> _What this task involves_: Starting at the line containing "Continue the Blender", copy each line exactly, ending with the line containing "camera over it.". Leave out everything else.

[START Data supplied]

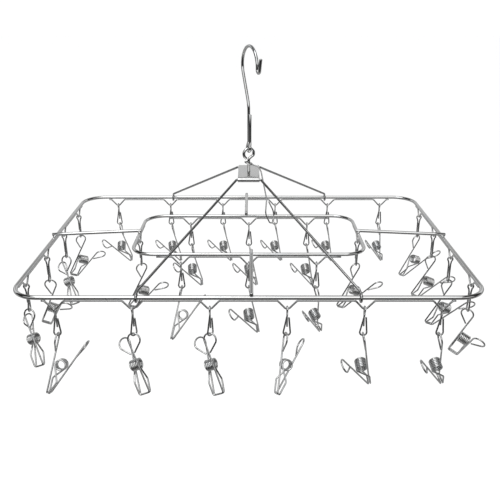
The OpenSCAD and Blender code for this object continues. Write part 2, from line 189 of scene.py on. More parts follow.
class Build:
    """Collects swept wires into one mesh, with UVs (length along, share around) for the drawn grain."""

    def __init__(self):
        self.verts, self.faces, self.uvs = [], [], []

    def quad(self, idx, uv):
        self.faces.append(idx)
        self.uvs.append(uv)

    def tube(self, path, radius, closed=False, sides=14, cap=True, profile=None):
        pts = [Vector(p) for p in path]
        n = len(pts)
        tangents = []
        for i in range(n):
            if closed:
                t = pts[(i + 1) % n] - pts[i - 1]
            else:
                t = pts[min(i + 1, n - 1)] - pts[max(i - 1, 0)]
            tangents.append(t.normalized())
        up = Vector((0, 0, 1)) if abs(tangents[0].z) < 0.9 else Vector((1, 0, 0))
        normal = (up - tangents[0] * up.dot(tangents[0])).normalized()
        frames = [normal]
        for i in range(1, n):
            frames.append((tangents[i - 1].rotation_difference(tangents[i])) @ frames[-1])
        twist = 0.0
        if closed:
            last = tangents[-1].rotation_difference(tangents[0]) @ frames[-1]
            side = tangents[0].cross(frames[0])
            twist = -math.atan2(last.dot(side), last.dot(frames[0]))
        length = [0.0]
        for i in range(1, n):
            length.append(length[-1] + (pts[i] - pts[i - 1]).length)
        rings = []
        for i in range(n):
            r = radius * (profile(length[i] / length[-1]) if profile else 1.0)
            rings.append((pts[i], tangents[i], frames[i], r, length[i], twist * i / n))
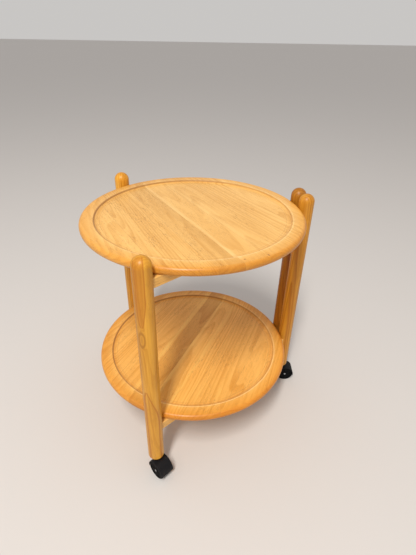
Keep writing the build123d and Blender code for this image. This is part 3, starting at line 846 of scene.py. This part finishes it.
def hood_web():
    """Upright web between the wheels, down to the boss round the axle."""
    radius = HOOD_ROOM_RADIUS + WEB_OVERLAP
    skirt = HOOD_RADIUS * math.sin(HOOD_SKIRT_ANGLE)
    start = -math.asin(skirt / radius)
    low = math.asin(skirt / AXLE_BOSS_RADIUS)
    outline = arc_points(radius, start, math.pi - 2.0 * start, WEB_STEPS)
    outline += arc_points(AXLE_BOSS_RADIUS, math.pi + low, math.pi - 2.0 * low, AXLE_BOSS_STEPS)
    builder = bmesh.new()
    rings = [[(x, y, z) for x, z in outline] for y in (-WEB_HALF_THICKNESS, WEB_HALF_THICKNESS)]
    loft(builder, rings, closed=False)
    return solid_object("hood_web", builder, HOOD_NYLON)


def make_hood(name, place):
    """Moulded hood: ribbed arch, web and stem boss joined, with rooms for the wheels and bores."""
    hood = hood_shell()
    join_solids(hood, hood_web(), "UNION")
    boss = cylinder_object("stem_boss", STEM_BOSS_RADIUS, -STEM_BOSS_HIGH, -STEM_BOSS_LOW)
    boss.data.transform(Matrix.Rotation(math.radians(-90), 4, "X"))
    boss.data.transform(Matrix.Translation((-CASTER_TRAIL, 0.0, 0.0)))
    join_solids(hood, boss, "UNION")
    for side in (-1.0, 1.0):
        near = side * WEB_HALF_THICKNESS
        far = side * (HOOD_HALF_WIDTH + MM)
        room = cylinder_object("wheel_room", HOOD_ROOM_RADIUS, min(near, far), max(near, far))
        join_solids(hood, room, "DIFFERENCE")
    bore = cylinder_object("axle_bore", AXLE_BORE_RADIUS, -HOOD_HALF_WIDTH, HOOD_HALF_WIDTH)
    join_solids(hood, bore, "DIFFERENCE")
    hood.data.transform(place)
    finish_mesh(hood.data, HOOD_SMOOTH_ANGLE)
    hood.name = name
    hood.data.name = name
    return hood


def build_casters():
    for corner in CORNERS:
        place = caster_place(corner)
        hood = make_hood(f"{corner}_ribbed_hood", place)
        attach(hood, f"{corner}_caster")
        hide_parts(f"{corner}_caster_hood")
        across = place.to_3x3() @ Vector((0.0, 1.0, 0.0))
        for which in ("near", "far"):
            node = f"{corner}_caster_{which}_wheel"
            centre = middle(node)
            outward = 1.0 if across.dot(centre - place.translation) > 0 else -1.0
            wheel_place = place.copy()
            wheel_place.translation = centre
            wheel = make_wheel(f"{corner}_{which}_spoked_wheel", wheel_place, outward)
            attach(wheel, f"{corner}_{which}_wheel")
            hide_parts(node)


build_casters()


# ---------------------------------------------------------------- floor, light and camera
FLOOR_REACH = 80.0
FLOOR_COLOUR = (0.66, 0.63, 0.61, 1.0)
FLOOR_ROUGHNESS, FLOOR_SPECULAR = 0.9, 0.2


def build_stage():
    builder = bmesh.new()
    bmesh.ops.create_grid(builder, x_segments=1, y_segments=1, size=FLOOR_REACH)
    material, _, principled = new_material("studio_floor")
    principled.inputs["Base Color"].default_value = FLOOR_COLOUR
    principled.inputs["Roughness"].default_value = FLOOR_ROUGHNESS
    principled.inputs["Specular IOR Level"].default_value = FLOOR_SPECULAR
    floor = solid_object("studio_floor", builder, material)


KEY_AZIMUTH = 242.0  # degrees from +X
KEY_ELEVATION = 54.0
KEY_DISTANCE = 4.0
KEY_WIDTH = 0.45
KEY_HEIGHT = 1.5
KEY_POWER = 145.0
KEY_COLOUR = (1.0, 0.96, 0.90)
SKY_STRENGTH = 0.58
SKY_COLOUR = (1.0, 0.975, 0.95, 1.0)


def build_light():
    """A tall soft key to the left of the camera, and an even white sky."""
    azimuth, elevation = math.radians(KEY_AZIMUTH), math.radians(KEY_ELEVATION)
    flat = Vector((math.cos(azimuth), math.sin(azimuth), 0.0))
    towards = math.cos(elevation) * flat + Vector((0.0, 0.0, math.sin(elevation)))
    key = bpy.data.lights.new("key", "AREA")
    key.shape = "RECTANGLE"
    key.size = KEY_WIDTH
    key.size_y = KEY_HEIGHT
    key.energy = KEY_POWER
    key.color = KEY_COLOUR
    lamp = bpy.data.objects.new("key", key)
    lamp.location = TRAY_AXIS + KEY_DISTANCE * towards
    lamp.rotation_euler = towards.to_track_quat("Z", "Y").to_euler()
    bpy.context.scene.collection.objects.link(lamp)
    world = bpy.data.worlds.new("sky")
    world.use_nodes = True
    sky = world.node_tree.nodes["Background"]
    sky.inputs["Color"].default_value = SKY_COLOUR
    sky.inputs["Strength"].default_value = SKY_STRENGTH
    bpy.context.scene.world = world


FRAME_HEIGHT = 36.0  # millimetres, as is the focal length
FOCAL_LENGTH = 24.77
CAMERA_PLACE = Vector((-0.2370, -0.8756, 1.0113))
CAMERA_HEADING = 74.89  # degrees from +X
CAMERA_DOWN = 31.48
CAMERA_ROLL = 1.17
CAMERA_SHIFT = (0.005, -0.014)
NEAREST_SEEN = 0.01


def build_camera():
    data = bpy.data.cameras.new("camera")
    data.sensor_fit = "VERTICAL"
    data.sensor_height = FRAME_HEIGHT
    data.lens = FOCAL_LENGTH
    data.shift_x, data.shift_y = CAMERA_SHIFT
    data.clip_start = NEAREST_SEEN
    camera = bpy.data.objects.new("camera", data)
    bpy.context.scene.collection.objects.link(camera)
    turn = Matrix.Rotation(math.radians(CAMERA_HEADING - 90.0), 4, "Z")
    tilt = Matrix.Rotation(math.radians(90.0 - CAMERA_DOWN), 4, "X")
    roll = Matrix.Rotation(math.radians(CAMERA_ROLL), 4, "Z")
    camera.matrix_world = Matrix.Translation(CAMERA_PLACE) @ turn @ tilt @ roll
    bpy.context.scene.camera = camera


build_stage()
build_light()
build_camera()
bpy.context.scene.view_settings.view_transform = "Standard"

[END Data supplied]
[START Data supplied]

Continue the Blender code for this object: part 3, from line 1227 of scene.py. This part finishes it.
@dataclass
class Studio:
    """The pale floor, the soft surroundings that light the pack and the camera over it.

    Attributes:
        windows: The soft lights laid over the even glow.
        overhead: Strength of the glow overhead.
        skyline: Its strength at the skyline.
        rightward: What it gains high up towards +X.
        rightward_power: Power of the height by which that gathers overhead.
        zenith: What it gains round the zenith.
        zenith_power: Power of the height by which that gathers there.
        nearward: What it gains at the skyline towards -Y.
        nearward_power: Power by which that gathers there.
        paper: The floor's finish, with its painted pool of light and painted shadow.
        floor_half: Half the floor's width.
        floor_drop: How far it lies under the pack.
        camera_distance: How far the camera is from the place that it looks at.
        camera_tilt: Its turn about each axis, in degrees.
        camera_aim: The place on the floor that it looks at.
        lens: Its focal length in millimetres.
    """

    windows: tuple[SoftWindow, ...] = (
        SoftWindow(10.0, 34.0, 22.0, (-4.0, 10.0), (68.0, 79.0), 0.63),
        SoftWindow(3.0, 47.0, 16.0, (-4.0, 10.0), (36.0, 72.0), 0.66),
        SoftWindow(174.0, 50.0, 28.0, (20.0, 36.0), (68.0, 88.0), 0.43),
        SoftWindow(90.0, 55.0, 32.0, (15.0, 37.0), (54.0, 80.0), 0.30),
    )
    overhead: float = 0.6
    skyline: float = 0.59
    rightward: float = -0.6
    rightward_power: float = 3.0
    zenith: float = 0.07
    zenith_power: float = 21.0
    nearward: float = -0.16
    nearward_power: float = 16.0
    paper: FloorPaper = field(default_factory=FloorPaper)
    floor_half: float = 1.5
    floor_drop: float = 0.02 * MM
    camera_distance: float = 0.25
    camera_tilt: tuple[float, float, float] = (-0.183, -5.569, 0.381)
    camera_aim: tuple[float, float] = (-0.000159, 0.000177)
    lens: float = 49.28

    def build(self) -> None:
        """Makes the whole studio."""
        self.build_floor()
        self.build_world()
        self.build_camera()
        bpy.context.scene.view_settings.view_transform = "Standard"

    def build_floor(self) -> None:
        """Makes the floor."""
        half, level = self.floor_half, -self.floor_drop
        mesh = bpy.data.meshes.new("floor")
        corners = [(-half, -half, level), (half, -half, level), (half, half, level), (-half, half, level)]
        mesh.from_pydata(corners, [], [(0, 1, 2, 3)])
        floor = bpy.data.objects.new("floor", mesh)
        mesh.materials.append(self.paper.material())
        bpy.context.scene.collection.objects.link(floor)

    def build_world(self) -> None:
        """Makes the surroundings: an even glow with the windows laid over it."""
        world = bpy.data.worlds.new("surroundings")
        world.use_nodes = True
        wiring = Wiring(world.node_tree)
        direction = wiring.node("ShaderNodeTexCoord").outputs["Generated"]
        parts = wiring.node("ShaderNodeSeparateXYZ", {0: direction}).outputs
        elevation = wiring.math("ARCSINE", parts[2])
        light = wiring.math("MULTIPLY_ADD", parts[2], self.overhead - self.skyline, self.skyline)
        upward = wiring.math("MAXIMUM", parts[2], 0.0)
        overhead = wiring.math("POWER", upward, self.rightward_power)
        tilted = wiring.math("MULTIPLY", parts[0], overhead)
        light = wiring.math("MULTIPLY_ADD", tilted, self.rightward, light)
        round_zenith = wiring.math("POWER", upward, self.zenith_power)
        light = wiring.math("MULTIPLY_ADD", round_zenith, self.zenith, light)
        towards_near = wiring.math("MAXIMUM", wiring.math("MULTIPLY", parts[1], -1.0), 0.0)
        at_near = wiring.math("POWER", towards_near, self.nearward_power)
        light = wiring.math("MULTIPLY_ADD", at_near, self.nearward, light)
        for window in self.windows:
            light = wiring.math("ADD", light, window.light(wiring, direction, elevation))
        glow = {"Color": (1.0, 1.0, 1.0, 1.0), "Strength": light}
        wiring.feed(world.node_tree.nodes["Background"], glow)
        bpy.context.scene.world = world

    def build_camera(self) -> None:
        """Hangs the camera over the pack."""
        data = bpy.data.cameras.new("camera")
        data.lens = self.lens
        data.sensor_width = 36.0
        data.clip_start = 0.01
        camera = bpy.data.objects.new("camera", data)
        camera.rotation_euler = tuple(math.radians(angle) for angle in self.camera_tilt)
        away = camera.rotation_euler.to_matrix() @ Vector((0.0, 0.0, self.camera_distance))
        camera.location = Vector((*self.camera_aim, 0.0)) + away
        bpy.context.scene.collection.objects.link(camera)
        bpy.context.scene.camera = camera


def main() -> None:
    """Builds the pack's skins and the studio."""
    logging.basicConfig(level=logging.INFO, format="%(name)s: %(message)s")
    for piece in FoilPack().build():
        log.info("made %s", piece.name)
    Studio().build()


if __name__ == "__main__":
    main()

[END Data supplied]

> _Task output_:
Continue the Blender code for this object: part 3, from line 1227 of scene.py. This part finishes it.
@dataclass
class Studio:
    """The pale floor, the soft surroundings that light the pack and the camera over it.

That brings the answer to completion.